EU wird Dialog über Visumsfragen beginnen
Die Kommission ist außerdem der Ansicht, dass die Mitgliedstaaten die Eröffnung der Kapitel 23 und 24 über die Grundrechte und die Justiz gestatten sollten. Diese beiden Verhandlungskapitel sind, wie viele andere auch, durch den Ministerrat blockiert. Zumindest sollte man mit den Vorbereitungen zur Eröffnung der beiden Kapitel beginnen, hieß es in der Kommission. Sie bemüht sich darum, Vertreter der Gezi-Bewegung zusammen mit der Regierung an einer Arbeitsgruppe mit der EU zu den Grundrechten teilnehmen zu lassen. Noch in diesem Jahr, so hofft die Kommission, kann ein Rückübernahmeabkommen mit Ankara unterzeichnet werden, das die Rückführung von abgewiesenen Asylbewerbern in das Land ermöglichen soll. Die EU wird dafür im Gegenzug einen Dialog über Visumsfragen beginnen, der eines Tages zu Visumsfreiheit für Türken bei der Einreise in die EU führen könnte.
Die Kommission empfiehlt, wie geplant mit Serbien Beitrittsverhandlungen zu beginnen und mit dem Kosovo Verhandlungen über den Abschluss eines Assoziierungs- und Stabilisierungsabkommens. Letzteres bereitet auf den EU-Beitritt vor. Die EU-Behörde begründet ihre Empfehlung mit dem allgemein positiven Trend in den Beziehungen zwischen Belgrad und Prishtina, wie er in den jüngsten Abkommen über Telekommunikation, Energie und andere technische Fragen zum Ausdruck komme. In den Verhandlungen mit Serbien will die Kommission die Normalisierung der Beziehungen zum Kosovo zu einem entscheidenden Faktor machen, genauso wie die Rechtsstaatlichkeit. Wenn es in diesen beiden Bereichen Rückschritte gebe, solle das die Beitrittsgespräche insgesamt verlangsamen. Die Aufnahme der Verhandlungen mit Serbien und dem Kosovo müssen die Mitgliedstaaten einstimmig billigen.

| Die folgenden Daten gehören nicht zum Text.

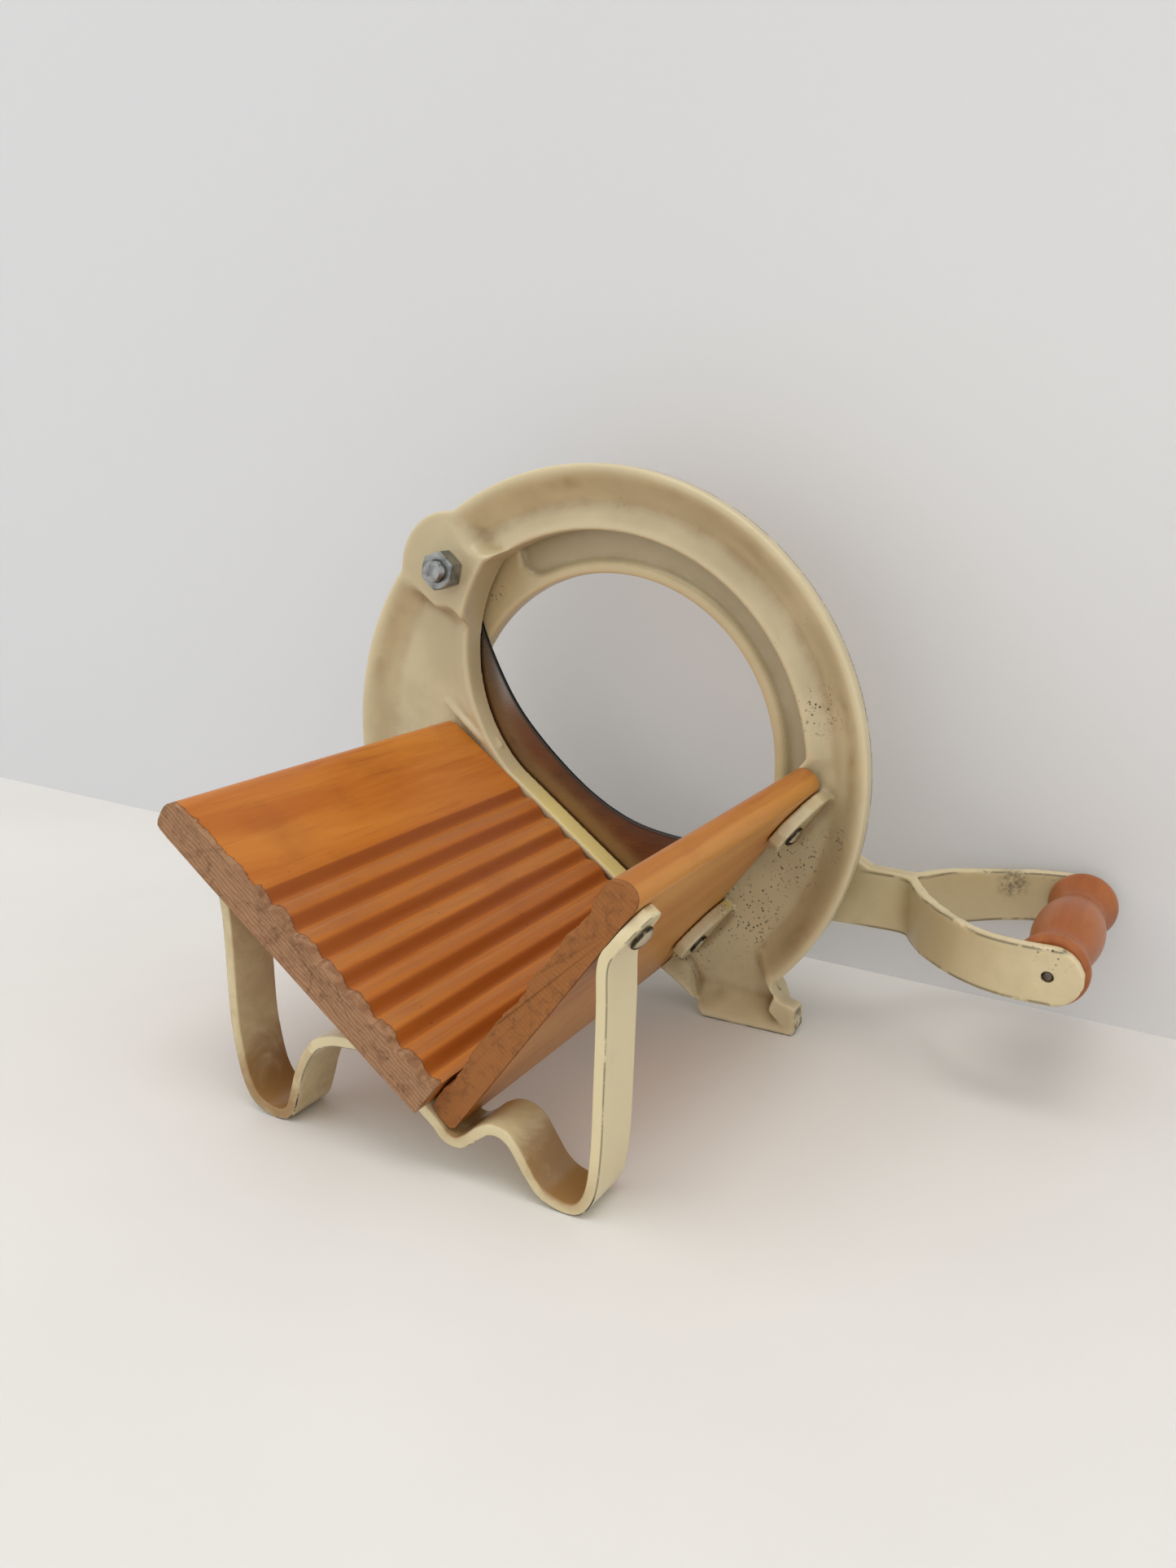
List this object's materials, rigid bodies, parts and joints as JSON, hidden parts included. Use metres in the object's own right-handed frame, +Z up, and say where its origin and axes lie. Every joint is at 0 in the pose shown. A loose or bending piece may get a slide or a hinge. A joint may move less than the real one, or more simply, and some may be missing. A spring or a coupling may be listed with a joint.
{
  "type": "bread slicer",
  "caption": "Hand bread slicer: cast ring frame, V trough of two wooden boards, bent leg strap, and a hinged knife arm with a crescent blade and a wooden roller handle.",
  "frame": {"origin": "on the table plane, below the middle of the whole part's bounding box", "axes": "+X towards the roller handle, +Y from the loading side towards the knife side, +Z up"},
  "size_m": [0.2841, 0.1984, 0.1963],
  "materials": {
    "frame_enamel": "aged cream enamel on cast iron, semi-gloss",
    "arm_enamel": "aged cream enamel on cast iron, semi-gloss",
    "strap_enamel": "cream enamel on bent strip, semi-gloss, chipped edges",
    "amber_wood": "amber varnish, worn",
    "tan_wood": "tan stained wood, worn varnish",
    "blade_steel": "polished, faintly scratched",
    "bolt_zinc": "zinc plated, dull",
    "nut_zinc": "zinc plated, dull",
    "washer_zinc": "zinc plated, dull",
    "roller_wood": "red-brown turned wood, worn",
    "pin_steel": "dark steel",
    "screw_nickel": "nickel plated, tarnished",
    "rivet_steel": "plain steel, dull"
  },
  "bodies": {
    "base": {"front_frame": "frame_enamel", "left_board": "amber_wood", "right_board": "tan_wood", "leg_strap": "strap_enamel", "pivot_bolt": "bolt_zinc", "pivot_nut": "nut_zinc", "pivot_spacer": "washer_zinc", "pivot_washer": "washer_zinc", "lug_screw_upper_right": "screw_nickel", "lug_screw_lower_right": "screw_nickel", "lug_screw_upper_left": "screw_nickel", "lug_screw_lower_left": "screw_nickel", "leg_screw_right": "screw_nickel", "leg_screw_left": "screw_nickel", "leg_screw_centre": "screw_nickel"},
    "arm": {"knife_arm": "arm_enamel", "blade": "blade_steel", "roller_pin": "pin_steel", "blade_rivet_1": "rivet_steel", "blade_rivet_2": "rivet_steel", "blade_rivet_3": "rivet_steel", "blade_rivet_4": "rivet_steel"},
    "roller": {"handle_roller": "roller_wood"}
  },
  "joints": [
    {"name": "knife_swing", "type": "hinge", "parent": "base", "child": "arm", "pos_m": [-0.097, 0.05835, 0.1576], "axis": [0, -1, 0], "range_deg": [0, 110]},
    {"name": "roller_spin", "type": "hinge", "parent": "arm", "child": "roller", "pos_m": [0.1306, 0.05835, 0.0471], "axis": [0, 1, 0], "continuous": true}
  ]
}
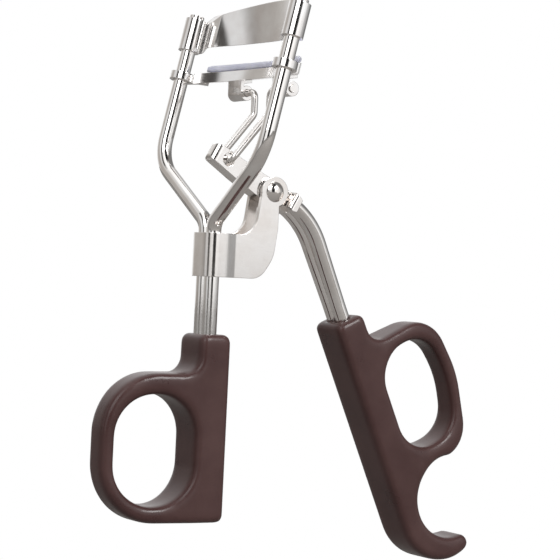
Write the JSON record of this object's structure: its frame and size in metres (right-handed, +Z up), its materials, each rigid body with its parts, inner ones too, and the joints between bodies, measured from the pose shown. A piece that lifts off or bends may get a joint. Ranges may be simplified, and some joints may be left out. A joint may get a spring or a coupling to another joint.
{
  "type": "eyelash curler",
  "caption": "Hand eyelash curler: a curved jaw with a soft pad slides up two splayed rods to a curved plate as the ringed handles close.",
  "frame": {"origin": "middle of the bottom of the tool's bounding box, in the middle plane between the two rods", "axes": "+Z up along the straight frame rods toward the plate, +X from the fixed handle to the moving handle, +Y along the pivot"},
  "size_m": [0.081, 0.0418, 0.1051],
  "materials": {
    "nickel_plate": "bright nickel plate on steel, warm tint",
    "handle_plastic": "dark brown moulded plastic, satin gloss",
    "silicone": "translucent pale lilac silicone"
  },
  "bodies": {
    "frame": {"left_frame_rod": "nickel_plate", "right_frame_rod": "nickel_plate", "bracket": "nickel_plate", "rivet": "nickel_plate", "upper_plate": "nickel_plate", "fixed_handle": "handle_plastic"},
    "lever_arm": {"lever": "nickel_plate", "left_lever_rod": "nickel_plate", "right_lever_rod": "nickel_plate", "moving_handle": "handle_plastic"},
    "jaw": {"lower_jaw": "nickel_plate", "silicone_pad": "silicone"},
    "link_wire": {"link": "nickel_plate"}
  },
  "joints": [
    {"name": "handle_hinge", "type": "hinge", "parent": "frame", "child": "lever_arm", "pos_m": [-0.00725, 0, 0.06927], "axis": [0, 1, 0], "range_deg": [0, 19]},
    {"name": "jaw_slide", "type": "slide", "parent": "frame", "child": "jaw", "axis": [0.225, 0, 0.9744], "range_m": [0, 0.00366]},
    {"name": "link_swing", "type": "hinge", "parent": "jaw", "child": "link_wire", "pos_m": [-0.00945, 0, 0.08777], "axis": [0, -1, 0], "range_deg": [0, 6.1]}
  ],
  "couplings": [
    {"joint": "jaw_slide", "follows": "handle_hinge", "m_per_rad": 0.011},
    {"joint": "link_swing", "follows": "handle_hinge", "ratio": 0.317}
  ]
}
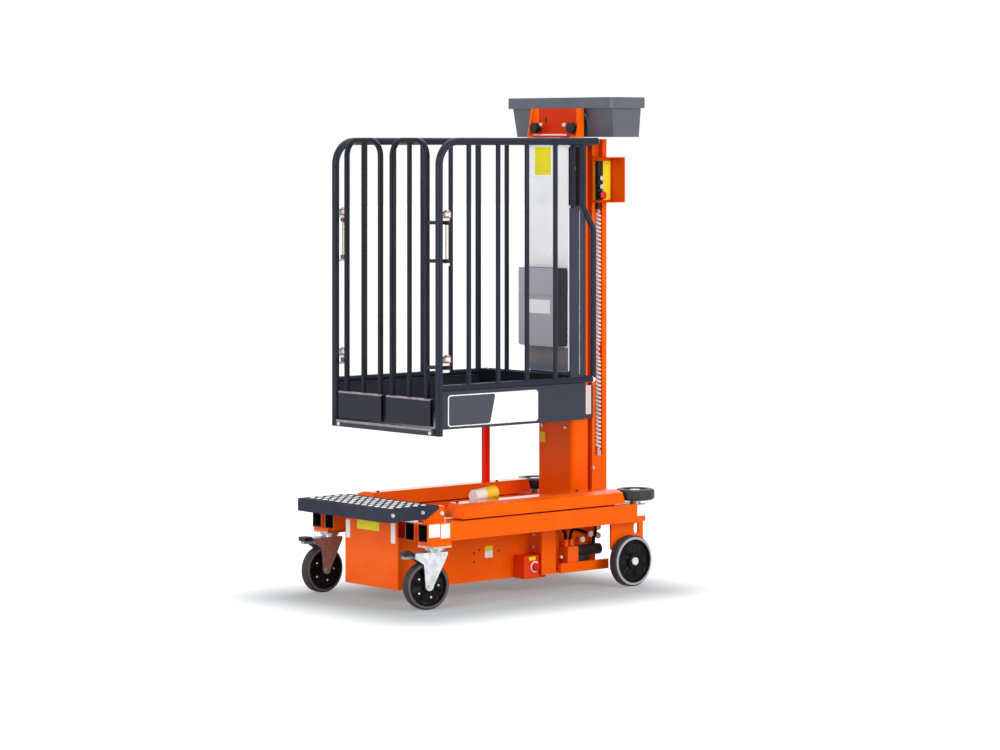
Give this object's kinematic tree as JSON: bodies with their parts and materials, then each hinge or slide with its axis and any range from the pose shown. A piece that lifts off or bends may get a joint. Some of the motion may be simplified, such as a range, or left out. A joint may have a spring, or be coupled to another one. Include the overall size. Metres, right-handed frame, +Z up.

Der Kommissionsbericht zu Mazedonien enthält wenig Neues, da Griechenland die Aufnahme von Beitrittsverhandlungen wegen des Streits über den amtlichen Namen des Landes weiter blockiert. Die Kommission führt noch einmal ihren Vorschlag vom vergangenen Jahr aus, formal mit den Verhandlungen zu beginnen und zu versuchen, den Namensstreit während der dann zunächst vorgeschriebenen Überprüfung der mazedonischen Rechtsordnung zu lösen. Nur wenn das gelinge, würde man ein erstes Kapitel öffnen. Auch über Island gibt es einen Bericht, obwohl die dortige Regierung die Beitrittsverhandlungen nicht mehr weiter verfolgt. Die Kommission bekräftigt, dass die EU zur Wiederaufnahme der Gespräche bereit sei, sofern Island das wünsche.